Task requirements = Using the data below, return the stretch from the line that contains "motor_pinion();" through the line that contains "zip(*points))), Vector(map(max, zip(*points)))", both included, exactly as it stands and nothing beyond it.

Dataset content =
────────

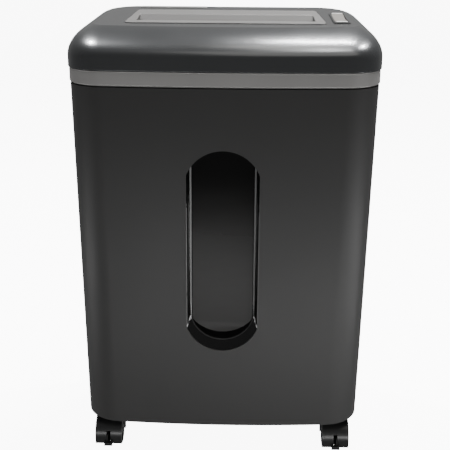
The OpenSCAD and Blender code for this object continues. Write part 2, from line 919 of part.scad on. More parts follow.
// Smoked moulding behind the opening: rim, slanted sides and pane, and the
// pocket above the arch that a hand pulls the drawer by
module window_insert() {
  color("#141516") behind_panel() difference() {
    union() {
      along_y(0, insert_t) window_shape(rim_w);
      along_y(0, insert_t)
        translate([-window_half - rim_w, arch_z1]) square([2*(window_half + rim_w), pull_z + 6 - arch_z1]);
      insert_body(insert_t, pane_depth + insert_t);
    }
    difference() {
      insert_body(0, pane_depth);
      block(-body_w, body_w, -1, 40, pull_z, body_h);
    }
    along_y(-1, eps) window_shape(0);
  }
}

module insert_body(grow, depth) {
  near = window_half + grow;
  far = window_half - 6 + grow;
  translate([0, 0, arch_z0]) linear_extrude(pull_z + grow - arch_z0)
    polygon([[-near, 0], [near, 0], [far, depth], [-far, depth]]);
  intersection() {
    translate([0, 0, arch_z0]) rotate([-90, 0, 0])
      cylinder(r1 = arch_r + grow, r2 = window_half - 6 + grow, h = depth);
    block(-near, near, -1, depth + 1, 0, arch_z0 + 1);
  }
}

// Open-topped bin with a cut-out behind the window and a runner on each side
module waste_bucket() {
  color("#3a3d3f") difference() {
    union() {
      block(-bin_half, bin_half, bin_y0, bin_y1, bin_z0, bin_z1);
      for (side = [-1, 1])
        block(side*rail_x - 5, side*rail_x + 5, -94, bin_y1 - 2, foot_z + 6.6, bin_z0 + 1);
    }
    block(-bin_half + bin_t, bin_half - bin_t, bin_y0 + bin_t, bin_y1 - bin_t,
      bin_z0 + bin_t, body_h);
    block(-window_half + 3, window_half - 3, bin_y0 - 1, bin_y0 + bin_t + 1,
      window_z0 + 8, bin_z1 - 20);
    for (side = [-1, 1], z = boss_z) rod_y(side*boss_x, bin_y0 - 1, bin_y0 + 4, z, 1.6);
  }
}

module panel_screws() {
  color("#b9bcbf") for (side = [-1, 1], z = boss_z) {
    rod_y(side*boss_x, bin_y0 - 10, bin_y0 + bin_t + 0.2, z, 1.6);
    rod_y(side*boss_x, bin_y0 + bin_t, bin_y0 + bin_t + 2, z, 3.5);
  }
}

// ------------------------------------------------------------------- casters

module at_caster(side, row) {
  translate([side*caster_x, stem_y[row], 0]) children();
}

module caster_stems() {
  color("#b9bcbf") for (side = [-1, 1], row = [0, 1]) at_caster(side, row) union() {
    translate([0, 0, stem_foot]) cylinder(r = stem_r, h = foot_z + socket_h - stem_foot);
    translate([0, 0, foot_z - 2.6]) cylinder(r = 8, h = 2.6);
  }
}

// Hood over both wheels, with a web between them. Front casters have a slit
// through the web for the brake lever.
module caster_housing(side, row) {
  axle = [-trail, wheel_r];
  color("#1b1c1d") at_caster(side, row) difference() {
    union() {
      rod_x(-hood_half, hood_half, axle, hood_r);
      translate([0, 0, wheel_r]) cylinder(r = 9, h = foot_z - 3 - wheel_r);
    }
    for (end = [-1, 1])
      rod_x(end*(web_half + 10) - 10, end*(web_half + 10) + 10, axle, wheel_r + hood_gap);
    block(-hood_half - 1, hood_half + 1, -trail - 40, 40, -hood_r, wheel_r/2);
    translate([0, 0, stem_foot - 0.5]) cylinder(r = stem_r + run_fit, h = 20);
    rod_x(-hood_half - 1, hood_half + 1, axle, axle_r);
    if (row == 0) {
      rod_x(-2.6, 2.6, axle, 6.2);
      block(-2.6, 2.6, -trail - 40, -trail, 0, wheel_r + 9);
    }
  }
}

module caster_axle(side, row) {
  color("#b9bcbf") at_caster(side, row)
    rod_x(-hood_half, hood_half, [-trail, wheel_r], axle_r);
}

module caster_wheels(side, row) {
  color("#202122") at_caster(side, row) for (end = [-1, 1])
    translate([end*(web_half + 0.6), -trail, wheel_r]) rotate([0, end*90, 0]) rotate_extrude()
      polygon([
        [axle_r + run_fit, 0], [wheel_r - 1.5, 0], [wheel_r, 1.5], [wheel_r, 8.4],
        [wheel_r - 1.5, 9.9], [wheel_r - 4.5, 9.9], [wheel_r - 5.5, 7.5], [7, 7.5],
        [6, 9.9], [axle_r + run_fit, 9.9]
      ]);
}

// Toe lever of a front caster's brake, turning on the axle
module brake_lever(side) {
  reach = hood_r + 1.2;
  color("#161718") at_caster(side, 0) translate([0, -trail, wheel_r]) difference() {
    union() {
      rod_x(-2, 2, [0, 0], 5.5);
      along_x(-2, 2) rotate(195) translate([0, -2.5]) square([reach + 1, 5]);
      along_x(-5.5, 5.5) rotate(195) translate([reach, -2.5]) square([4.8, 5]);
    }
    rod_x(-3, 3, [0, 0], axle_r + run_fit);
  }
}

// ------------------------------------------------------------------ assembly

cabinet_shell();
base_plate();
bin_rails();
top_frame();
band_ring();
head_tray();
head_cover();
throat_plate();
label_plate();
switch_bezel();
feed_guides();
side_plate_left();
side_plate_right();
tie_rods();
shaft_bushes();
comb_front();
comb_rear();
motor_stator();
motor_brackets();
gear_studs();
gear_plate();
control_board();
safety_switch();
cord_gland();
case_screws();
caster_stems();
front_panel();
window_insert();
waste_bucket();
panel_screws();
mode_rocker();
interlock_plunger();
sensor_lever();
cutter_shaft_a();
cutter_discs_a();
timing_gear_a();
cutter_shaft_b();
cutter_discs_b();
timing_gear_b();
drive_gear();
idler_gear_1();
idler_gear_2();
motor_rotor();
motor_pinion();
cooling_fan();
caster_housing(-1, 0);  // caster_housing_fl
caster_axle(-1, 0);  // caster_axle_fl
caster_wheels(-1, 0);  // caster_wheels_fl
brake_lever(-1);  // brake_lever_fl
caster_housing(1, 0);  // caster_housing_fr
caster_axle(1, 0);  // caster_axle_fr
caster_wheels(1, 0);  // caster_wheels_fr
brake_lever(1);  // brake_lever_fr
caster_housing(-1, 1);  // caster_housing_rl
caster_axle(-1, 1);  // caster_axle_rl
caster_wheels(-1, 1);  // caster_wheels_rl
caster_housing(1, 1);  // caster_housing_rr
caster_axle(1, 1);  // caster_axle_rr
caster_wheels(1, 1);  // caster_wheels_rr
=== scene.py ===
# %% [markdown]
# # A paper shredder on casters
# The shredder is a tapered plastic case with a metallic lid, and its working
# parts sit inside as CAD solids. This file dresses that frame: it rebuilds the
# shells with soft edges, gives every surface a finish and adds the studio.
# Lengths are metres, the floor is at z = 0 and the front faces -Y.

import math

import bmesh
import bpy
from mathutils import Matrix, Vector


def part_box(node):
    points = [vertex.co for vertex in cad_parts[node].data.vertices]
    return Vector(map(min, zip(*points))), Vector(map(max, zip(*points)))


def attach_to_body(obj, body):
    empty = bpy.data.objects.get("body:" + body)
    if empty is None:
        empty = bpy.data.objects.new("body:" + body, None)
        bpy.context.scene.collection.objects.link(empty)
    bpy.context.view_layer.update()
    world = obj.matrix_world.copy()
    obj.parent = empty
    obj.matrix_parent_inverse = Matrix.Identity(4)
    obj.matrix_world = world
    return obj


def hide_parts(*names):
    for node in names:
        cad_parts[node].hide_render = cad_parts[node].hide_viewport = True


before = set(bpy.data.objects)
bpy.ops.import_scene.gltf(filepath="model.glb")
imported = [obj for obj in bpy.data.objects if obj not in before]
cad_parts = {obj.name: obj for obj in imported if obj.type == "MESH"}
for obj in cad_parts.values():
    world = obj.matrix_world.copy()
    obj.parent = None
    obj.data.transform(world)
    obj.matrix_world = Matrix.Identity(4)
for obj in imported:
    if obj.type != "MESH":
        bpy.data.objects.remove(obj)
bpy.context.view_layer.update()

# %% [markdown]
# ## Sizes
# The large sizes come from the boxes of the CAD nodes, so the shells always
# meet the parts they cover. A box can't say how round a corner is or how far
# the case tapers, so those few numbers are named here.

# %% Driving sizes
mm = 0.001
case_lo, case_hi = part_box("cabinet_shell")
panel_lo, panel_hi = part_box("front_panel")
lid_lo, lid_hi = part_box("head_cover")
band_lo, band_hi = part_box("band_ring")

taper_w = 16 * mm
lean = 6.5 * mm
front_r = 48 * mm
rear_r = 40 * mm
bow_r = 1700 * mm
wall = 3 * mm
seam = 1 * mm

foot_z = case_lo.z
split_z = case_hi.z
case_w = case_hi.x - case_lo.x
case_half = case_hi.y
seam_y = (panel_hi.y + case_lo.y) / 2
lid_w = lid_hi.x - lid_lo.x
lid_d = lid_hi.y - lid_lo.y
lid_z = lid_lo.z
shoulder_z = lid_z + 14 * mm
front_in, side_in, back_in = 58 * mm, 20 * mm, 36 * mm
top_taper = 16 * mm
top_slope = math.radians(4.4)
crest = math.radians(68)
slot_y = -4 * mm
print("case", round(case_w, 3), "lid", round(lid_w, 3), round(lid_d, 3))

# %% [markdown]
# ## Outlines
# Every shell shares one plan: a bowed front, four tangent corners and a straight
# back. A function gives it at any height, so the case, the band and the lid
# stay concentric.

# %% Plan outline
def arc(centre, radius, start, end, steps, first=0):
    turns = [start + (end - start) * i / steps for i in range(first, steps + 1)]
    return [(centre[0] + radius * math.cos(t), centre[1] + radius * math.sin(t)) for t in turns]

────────

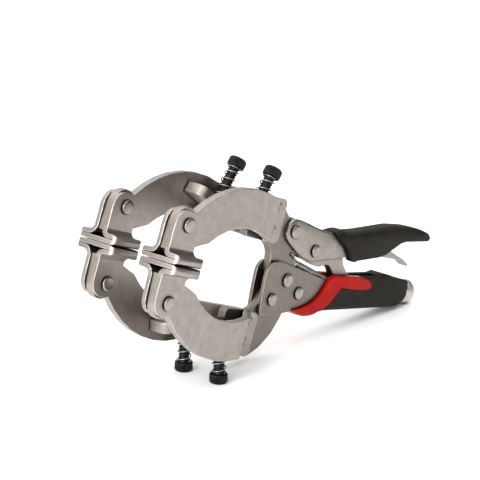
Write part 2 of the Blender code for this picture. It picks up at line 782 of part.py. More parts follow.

────────

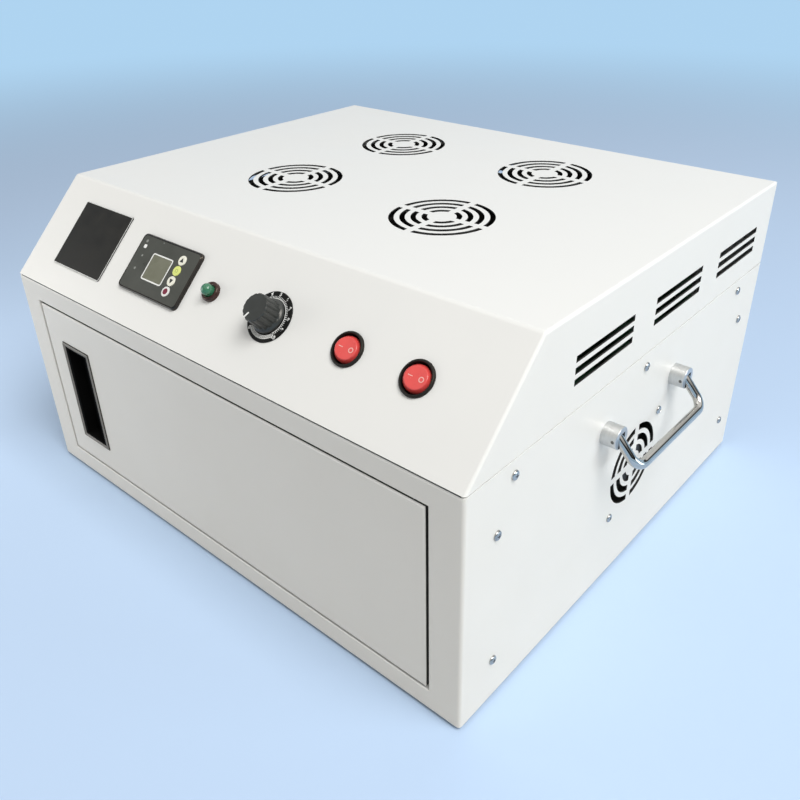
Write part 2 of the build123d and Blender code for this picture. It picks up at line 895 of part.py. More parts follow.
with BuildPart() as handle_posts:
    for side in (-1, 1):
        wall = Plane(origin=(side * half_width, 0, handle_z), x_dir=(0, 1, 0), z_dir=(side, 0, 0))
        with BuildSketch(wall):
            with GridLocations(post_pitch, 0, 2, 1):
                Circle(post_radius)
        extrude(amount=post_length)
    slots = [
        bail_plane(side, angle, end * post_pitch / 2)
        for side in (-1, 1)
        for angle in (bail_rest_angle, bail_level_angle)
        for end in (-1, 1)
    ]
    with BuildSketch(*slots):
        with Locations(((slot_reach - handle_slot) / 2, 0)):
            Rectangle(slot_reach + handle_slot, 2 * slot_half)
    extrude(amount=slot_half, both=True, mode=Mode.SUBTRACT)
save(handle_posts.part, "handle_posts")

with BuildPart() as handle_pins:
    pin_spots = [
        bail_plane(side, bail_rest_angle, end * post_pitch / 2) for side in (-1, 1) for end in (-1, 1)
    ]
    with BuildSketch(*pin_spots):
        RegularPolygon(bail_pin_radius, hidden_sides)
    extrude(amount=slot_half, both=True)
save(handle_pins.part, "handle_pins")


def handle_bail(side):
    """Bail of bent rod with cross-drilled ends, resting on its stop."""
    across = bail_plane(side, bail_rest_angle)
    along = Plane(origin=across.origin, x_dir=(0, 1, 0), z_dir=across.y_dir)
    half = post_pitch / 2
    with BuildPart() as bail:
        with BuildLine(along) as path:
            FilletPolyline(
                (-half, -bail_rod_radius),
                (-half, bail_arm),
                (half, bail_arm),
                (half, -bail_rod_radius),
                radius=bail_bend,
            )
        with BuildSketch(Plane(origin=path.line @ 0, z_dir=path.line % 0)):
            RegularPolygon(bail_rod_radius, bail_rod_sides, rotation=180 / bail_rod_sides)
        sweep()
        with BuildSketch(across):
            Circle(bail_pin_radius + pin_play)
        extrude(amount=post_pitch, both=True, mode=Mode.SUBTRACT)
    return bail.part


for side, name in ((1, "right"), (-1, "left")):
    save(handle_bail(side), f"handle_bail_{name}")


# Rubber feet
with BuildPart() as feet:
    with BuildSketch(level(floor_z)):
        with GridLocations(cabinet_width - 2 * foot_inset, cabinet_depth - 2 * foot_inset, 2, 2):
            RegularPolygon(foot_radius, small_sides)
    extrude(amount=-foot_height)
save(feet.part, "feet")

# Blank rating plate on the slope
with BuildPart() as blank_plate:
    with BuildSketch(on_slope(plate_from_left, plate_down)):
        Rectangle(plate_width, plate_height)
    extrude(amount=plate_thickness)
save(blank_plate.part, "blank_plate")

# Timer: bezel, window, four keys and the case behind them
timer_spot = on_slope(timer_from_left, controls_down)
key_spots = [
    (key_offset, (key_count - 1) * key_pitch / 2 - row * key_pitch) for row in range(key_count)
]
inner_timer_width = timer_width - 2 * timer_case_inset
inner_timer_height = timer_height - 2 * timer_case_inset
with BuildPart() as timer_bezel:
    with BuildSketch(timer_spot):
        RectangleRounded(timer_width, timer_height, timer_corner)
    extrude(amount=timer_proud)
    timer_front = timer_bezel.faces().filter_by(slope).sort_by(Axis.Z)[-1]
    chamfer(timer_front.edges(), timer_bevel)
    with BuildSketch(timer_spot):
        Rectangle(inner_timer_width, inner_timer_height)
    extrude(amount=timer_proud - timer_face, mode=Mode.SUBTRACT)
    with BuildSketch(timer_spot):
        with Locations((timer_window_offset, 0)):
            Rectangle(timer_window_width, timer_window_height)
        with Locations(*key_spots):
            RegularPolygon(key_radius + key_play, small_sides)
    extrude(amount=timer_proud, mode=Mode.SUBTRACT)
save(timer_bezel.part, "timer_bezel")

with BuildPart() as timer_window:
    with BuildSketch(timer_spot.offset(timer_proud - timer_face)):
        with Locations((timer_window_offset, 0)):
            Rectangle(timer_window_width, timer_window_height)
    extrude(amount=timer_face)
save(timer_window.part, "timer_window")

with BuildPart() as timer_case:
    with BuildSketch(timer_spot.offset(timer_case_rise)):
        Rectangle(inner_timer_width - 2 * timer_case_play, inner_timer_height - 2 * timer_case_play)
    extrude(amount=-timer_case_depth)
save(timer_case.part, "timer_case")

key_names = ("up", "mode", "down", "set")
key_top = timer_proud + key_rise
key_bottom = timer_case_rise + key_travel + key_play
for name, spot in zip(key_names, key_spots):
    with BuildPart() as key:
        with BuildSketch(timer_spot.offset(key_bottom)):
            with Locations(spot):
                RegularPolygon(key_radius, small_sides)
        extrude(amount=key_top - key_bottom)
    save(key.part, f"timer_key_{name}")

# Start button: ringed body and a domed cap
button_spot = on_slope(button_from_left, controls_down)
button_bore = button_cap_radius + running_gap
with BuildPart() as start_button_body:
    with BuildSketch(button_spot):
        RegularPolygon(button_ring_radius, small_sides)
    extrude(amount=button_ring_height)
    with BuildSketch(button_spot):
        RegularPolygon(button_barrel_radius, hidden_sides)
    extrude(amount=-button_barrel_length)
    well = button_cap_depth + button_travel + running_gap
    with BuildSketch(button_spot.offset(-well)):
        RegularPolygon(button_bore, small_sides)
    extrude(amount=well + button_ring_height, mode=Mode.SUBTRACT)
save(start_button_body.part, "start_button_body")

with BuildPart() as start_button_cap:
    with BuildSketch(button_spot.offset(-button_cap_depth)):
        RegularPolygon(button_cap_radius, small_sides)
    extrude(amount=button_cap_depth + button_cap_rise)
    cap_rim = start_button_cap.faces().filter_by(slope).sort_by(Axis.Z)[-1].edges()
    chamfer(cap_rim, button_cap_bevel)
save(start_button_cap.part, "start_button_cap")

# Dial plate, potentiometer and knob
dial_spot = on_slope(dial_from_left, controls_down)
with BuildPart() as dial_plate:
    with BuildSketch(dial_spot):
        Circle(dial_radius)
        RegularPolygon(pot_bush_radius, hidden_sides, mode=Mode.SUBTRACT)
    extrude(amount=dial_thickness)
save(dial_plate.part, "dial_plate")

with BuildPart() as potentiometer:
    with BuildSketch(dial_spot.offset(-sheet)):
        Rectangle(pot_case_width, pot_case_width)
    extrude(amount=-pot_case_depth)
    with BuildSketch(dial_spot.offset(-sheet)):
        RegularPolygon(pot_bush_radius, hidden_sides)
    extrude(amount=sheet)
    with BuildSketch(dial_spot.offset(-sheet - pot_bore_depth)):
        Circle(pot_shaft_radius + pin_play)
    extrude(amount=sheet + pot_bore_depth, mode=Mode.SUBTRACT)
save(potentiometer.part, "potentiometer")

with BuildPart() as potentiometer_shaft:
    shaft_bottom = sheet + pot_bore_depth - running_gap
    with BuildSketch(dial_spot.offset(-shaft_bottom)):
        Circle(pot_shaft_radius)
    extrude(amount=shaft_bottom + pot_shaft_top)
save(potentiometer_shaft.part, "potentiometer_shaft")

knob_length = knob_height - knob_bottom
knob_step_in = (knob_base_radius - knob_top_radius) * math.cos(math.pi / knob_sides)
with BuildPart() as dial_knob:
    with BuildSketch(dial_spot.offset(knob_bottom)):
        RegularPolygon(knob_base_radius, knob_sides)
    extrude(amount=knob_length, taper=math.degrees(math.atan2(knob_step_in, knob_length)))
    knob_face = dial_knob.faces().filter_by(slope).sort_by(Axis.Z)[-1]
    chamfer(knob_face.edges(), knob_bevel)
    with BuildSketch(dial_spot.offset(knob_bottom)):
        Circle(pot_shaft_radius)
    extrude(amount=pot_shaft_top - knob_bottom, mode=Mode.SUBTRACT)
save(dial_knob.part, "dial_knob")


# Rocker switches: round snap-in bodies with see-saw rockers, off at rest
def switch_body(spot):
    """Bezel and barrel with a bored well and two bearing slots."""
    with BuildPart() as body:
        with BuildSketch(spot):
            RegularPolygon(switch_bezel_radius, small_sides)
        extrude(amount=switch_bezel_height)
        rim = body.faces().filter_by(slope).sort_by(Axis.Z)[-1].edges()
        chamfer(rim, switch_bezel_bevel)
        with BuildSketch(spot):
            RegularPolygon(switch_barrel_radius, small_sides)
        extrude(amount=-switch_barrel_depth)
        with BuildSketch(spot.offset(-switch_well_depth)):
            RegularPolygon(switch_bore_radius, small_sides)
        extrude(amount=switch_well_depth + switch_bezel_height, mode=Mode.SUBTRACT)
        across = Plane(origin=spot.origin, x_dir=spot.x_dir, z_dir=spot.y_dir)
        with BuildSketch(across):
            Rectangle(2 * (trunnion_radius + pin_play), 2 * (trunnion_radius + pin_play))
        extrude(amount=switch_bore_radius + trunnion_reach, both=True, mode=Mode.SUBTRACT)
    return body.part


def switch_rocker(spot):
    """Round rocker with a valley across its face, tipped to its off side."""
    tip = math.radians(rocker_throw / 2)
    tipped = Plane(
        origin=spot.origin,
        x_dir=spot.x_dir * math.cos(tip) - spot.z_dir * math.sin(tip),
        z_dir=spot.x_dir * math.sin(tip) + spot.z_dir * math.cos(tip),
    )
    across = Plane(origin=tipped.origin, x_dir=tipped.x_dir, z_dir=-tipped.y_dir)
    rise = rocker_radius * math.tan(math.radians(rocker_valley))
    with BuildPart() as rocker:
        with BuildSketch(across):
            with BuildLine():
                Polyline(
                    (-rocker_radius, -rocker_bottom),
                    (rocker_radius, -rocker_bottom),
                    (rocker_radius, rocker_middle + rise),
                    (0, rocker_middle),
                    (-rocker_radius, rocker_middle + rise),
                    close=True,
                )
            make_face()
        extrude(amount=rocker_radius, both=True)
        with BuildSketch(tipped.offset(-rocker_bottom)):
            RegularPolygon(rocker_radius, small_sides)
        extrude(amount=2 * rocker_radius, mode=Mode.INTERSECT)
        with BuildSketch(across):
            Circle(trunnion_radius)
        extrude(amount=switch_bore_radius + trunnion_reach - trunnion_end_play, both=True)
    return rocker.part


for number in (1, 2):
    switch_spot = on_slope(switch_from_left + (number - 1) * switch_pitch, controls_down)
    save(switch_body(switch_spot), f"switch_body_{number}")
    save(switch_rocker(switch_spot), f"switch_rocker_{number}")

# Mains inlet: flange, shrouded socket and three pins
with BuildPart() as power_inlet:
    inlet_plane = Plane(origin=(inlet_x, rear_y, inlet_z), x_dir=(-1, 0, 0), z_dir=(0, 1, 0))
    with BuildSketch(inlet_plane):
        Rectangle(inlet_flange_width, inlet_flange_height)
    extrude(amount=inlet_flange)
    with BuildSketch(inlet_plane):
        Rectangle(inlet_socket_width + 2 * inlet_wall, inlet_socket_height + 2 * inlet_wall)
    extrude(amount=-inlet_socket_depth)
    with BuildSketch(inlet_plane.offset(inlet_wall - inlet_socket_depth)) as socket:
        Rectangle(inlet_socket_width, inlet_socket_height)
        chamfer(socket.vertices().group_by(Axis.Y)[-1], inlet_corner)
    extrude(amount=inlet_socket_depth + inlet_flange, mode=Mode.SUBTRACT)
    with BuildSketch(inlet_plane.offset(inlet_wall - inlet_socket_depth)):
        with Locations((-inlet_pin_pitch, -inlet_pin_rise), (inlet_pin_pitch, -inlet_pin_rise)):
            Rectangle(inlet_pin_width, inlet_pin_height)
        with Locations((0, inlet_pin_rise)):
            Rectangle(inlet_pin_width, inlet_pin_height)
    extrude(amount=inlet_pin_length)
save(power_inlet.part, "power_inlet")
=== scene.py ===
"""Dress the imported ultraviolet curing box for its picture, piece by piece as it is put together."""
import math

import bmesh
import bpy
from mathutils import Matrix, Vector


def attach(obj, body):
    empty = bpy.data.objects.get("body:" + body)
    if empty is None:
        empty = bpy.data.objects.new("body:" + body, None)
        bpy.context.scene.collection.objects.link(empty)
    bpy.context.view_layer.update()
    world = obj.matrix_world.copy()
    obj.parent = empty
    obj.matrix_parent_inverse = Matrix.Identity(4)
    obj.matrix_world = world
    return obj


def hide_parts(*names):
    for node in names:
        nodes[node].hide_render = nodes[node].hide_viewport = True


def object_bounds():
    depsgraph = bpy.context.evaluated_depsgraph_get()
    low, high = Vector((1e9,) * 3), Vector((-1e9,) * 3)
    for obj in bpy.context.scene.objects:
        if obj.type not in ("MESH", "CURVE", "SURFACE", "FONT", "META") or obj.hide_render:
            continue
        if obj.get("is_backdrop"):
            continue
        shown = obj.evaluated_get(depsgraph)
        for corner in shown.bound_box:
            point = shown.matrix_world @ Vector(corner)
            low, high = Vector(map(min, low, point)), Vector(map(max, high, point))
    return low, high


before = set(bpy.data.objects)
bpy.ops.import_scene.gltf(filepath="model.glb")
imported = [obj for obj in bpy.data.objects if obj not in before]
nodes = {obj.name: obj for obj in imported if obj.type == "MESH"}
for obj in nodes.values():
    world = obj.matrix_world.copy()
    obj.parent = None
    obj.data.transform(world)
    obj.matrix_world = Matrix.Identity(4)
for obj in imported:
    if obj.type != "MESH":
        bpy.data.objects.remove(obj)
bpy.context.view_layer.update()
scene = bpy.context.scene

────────

Written solution =
motor_pinion();
cooling_fan();
caster_housing(-1, 0);  // caster_housing_fl
caster_axle(-1, 0);  // caster_axle_fl
caster_wheels(-1, 0);  // caster_wheels_fl
brake_lever(-1);  // brake_lever_fl
caster_housing(1, 0);  // caster_housing_fr
caster_axle(1, 0);  // caster_axle_fr
caster_wheels(1, 0);  // caster_wheels_fr
brake_lever(1);  // brake_lever_fr
caster_housing(-1, 1);  // caster_housing_rl
caster_axle(-1, 1);  // caster_axle_rl
caster_wheels(-1, 1);  // caster_wheels_rl
caster_housing(1, 1);  // caster_housing_rr
caster_axle(1, 1);  // caster_axle_rr
caster_wheels(1, 1);  // caster_wheels_rr
=== scene.py ===
# %% [markdown]
# # A paper shredder on casters
# The shredder is a tapered plastic case with a metallic lid, and its working
# parts sit inside as CAD solids. This file dresses that frame: it rebuilds the
# shells with soft edges, gives every surface a finish and adds the studio.
# Lengths are metres, the floor is at z = 0 and the front faces -Y.

import math

import bmesh
import bpy
from mathutils import Matrix, Vector


def part_box(node):
    points = [vertex.co for vertex in cad_parts[node].data.vertices]
    return Vector(map(min, zip(*points))), Vector(map(max, zip(*points)))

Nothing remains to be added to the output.